Skip to main content
ARS Home » Research » Publications at this Location » Publication #83863

Title: D-XYLOSE METABOLISM IN RHODOSPORIDIUM TORULOIDES

Author
item Freer, Shelby
item Skory, Christopher - Chris
item Bothast, Rodney

Submitted to: Biotechnology Letters
Publication Type: Peer Reviewed Journal
Publication Acceptance Date: 9/25/1997
Publication Date: N/A
Citation: N/A

Interpretive Summary: Biomass represents a renewable resource that, if converted into liquid fuel, i.e., ethanol, would reduce our dependence upon foreign oil. D-xylose is one of the most abundant sugars in nature and, as such, accounts for up to 25% of the dry weight of some plants. Most yeast are unable to produce ethanol from xylose. Previous investigators have used recombinant DNA techniques to clone the yeast genes encoding the enzymes that metabolize xylose into yeast that ferment well. However, the new, recombinant yeasts produce large amounts of byproducts, rather than ethanol, due to inherent problems associated with these enzymes. Bacteria do not have this problem since they metabolize xylose differently. Previous reports suggested that the yeast, Rhodosporidium toruloides, had a bacterial-like xylose metabolism. We examined this yeast in the hopes that it would prove to be a source of a gene that would eliminate the problems that have plagued previous research.

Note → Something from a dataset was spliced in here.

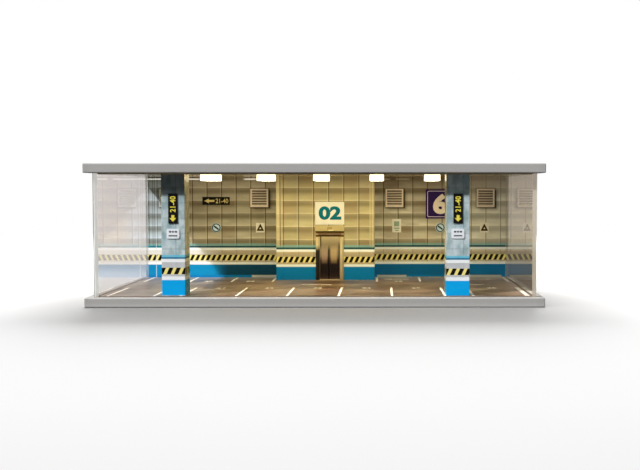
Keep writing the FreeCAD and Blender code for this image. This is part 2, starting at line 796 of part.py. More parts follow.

We were unable to demonstrate the existence of the bacterial-like enzyme in this yeast; however, we did find the conventional yeast metabolizing enzymes. The information obtained will be helpful to others in the field in that it extends our knowledge of xylose metabolism in yeast and also corrects a long standing error in the literature.

Technical Abstract: Most yeasts metabolize xylose by first reducing xylose to xylitol, with xylose reductase and NADPH, and then oxidizing xylitol to xylulose, with xylitol dehydrogenase and NAD+. Thereafter, xylulose is phosphorylated to xylulose-5-phosphate and metabolized via the pentose-phosphate pathway. The yeast genes for the initial steps in the xylose pathway have been cloned and successfully expressed in yeast that were unable to utilize xylose. The results indicated that a cofactor imbalance between NAD+ and NADPH resulted in the incomplete conversion of xylose to xylulose. Hofer et al. (1971. Biochem. Biophys. Acta 252:1-12) examined the pathway of xylose metabolism in the yeast Rhodosporidium toruloides, syn. Rhodotorula glutinis. They presented strong circumstantial evidence that the primary route of xylose catabolism in this yeast was the direct conversion of xylose to xylulose by xylose isomerase. We examined the pathway that this yeast uses to metabolize xylose to determine if it does indeed possess a xylose isomerase. We were unable to detect xylose isomerase activity in cell free extracts; however, xylose reductase and xylitol dehydrogenase activities were readily detectable. If R. toruloides does possess a xylose isomerase, it does not play a major role in the catabolism of xylose.